Future U.S. openings will be forced to compete with Starbucks right out of the gate. It will be interesting nonetheless, however, to see how the deep-pocketed beverage powerhouse differentiates its coffeehouse brand from the bigger player noted for its premium prices.  In the meantime, the Coca-Cola Company intends to leverage the Costa brand with more coffee vending machines, ground coffee for at-home brewing, and pods for Keurig machines.
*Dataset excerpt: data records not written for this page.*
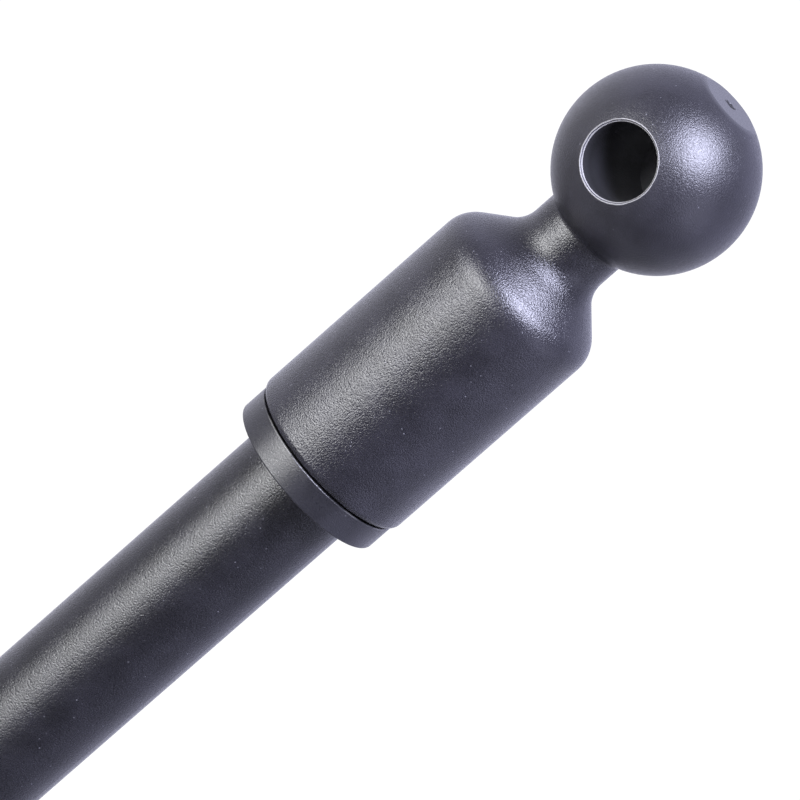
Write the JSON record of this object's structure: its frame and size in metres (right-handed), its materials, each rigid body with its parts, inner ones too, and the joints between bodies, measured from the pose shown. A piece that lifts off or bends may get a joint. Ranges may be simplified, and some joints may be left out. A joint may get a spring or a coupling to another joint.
{
  "type": "gas strut stay",
  "caption": "Gas strut stay with a black coated tube, a telescoping rod and a drilled ball on each end, for holding a window or shutter open.",
  "frame": {"origin": "centre of the tube end's ball, on the axis of its cross bore", "axes": "+Z along the strut from the rod end to the tube end, -Y out of the mouths of both blind cross bores"},
  "size_m": [0.0234, 0.0226, 0.3074],
  "materials": {
    "eye_coat": "fine-texture black powder coat",
    "collar_coat": "satin black powder coat",
    "tube_coat": "fine-texture black powder coat",
    "nut_coat": "black zinc",
    "plain_steel": "turned steel",
    "rod_chrome": "hard chrome, ground",
    "guide_alloy": "turned",
    "bearing_bronze": "plain",
    "seal_rubber": "smooth",
    "bumper_rubber": "smooth",
    "ring_plastic": "smooth"
  },
  "bodies": {
    "tube": {"tube_ball_eye": "eye_coat", "tube_end_collar": "collar_coat", "pressure_tube": "tube_coat", "base_plug": "plain_steel", "base_plug_o_ring": "seal_rubber", "guide_support_washer": "plain_steel", "rod_lip_seal": "seal_rubber", "rod_guide_bush": "guide_alloy", "guide_o_ring": "seal_rubber", "guide_bearing_liner": "bearing_bronze", "rod_wiper": "seal_rubber", "front_end_washer": "plain_steel"},
    "piston_ring": {"piston_ring": "ring_plastic"},
    "rod": {"piston_rod": "rod_chrome", "piston_nut": "plain_steel", "piston_end_washer": "plain_steel", "piston_body": "guide_alloy", "piston_back_washer": "plain_steel", "stop_bumper": "bumper_rubber", "rod_lock_nut": "nut_coat", "rod_spring_washer": "plain_steel", "rod_ball_eye": "eye_coat"}
  },
  "joints": [
    {"name": "rod_slide", "type": "slide", "parent": "tube", "child": "piston_ring", "axis": [0, 0, 1], "range_m": [0, 0.08], "stiffness_N_per_m": 150, "springref_m": -0.25},
    {"name": "rod_spin", "type": "hinge", "parent": "piston_ring", "child": "rod", "pos_m": [0, 0, 0], "axis": [0, 0, 1], "continuous": true}
  ]
}
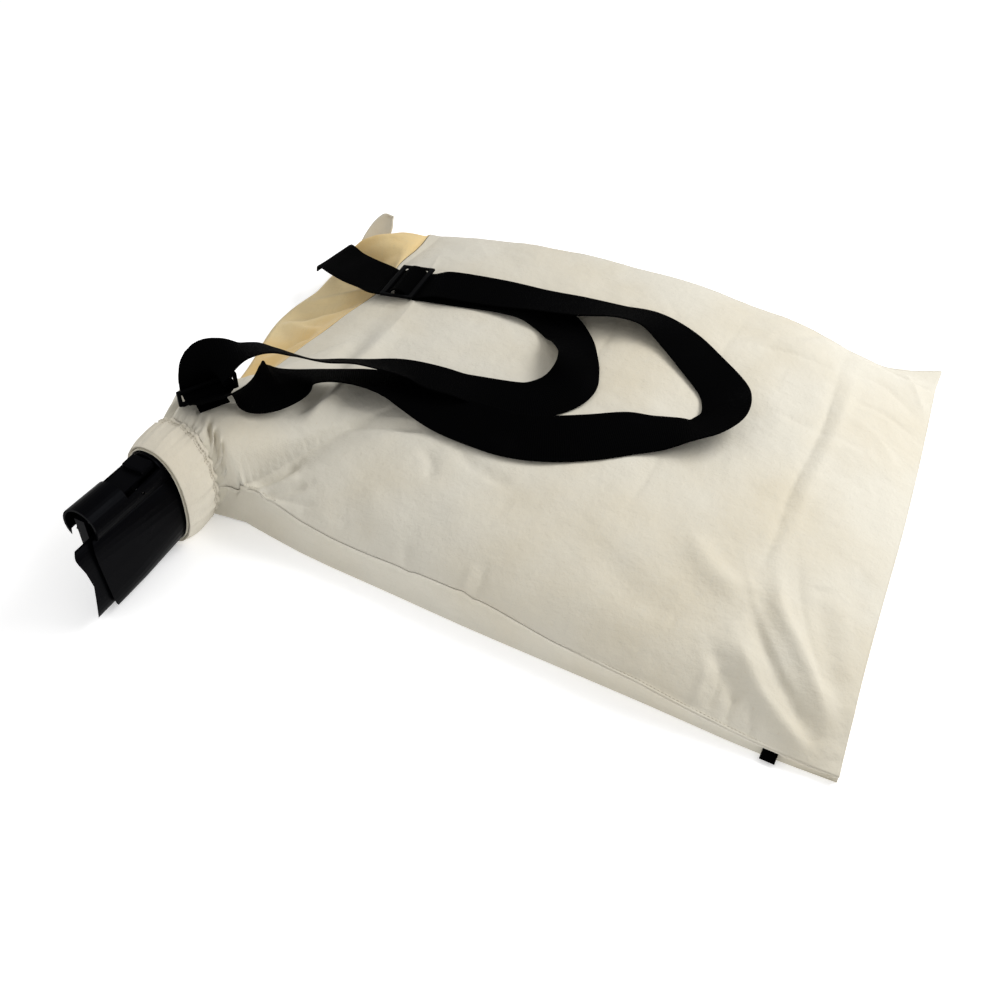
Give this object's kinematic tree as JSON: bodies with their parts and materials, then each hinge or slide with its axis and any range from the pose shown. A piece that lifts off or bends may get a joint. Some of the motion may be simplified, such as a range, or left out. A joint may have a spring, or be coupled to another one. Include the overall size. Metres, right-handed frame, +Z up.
{
  "type": "leaf blower vacuum bag",
  "caption": "Half-empty canvas debris bag of a leaf blower vacuum, with a black outlet adapter in its gathered neck and a webbing shoulder strap.",
  "frame": {"origin": "middle of the bag's footprint, on the surface that it lies on", "axes": "+X runs from the neck end of the bag to its zipped end, +Y from the side that the neck leaves to the far side, +Z up"},
  "size_m": [0.771, 0.7147, 0.1823],
  "materials": {
    "natural_cotton_canvas": "unbleached plain-weave cotton canvas, matte",
    "black_webbing": "black ribbed polypropylene webbing, matte",
    "black_moulded_plastic": "black injection-moulded plastic, satin with a fine grain",
    "black_glossy_nylon": "black moulded nylon buckle plastic",
    "cream_zipper_tape": "cream woven zipper tape and nylon coil",
    "nickel_plated_steel": "nickel plated, slightly dulled",
    "white_knitted_elastic": "white knitted elastic"
  },
  "bodies": {
    "bag": {"bag_top_panel": "natural_cotton_canvas", "bag_bottom_panel": "natural_cotton_canvas", "near_side_gusset": "natural_cotton_canvas", "far_side_gusset": "natural_cotton_canvas", "front_gusset": "natural_cotton_canvas", "end_panel_upper": "natural_cotton_canvas", "end_panel_lower": "natural_cotton_canvas", "corner_hang_tab": "natural_cotton_canvas", "seam_label_tab": "black_webbing", "neck_sleeve": "natural_cotton_canvas", "neck_elastic": "white_knitted_elastic", "neck_cuff_hem": "natural_cotton_canvas", "adapter_duct": "black_moulded_plastic", "inner_spigot": "black_moulded_plastic", "latch_pin": "nickel_plated_steel", "zipper_coil_upper": "cream_zipper_tape", "zipper_coil_lower": "cream_zipper_tape", "zipper_tape_upper": "cream_zipper_tape", "zipper_tape_lower": "cream_zipper_tape", "zipper_stop_near": "nickel_plated_steel", "zipper_stop_far": "nickel_plated_steel", "shoulder_strap": "black_webbing", "tri_glide": "black_glossy_nylon", "strap_ring": "black_glossy_nylon", "ring_tab": "black_webbing"},
    "latch": {"latch_lever": "black_moulded_plastic"},
    "slider": {"zipper_slider": "nickel_plated_steel"},
    "pull": {"zipper_pull": "nickel_plated_steel"}
  },
  "joints": [
    {"name": "latch_press", "type": "hinge", "parent": "bag", "child": "latch", "pos_m": [-0.27295, -0.27065, 0.1005], "axis": [-1, 0, 0], "range_deg": [0, 5], "stiffness_Nm_per_rad": 0.35},
    {"name": "slider_travel", "type": "slide", "parent": "bag", "child": "slider", "axis": [0.1074, -0.9942, 0], "range_m": [-0.05, 0.335]},
    {"name": "pull_swing", "type": "hinge", "parent": "slider", "child": "pull", "pos_m": [0.33935, 0.2159, 0.016], "axis": [0, 0, -1], "range_deg": [0, 170]}
  ]
}
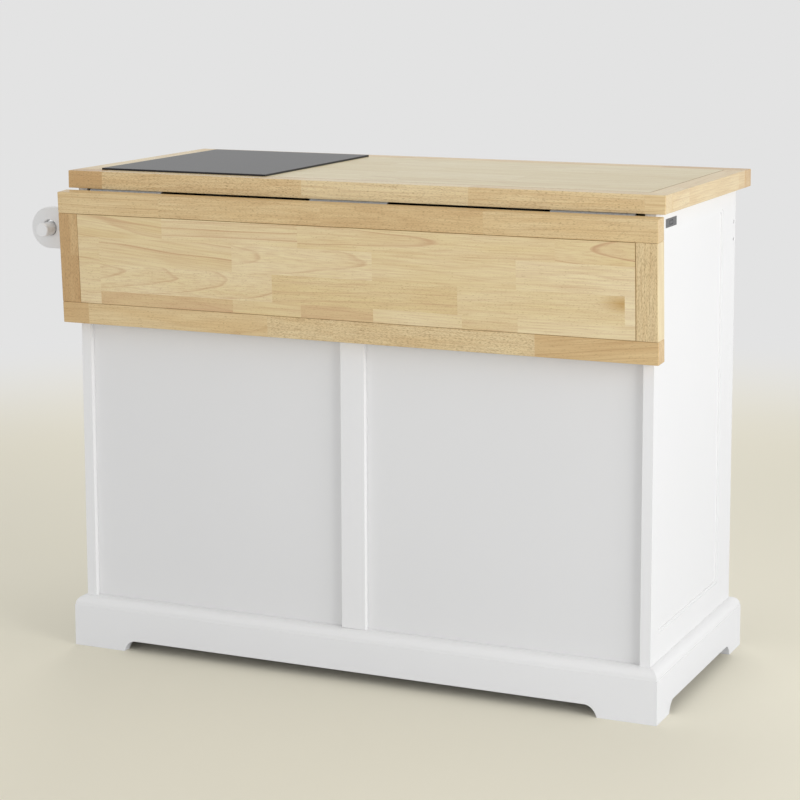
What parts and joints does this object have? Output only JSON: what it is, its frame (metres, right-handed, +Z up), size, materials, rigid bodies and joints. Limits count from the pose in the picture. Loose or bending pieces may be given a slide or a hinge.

Coffee, by the way, is a highly fragmented $400 billion+ market that Mordor Intelligence says is growing steadily at a clip of more than 4% per year. A company like Coca-Cola could readily capitalize on that growth by fostering brand loyalty via all the ways Costa connects with its customers.

Quench your growth thirst

There's more to Coca-Cola's future than just coffee, of course. Costa is just one example of several levers the company can pull to keep growing (albeit one of the most promising ones right now). The beverage outfit will be pulling other ones as well, even if those outcomes aren't quite as dramatic.

The bottom line is that Coca-Cola is a player with a track record of consistent growth and proven staying power. It's never going to dish out huge, overnight gains. For investors with retirement in mind, though, a long-term position in The Coca-Cola Company could help make that happen sooner than you might expect.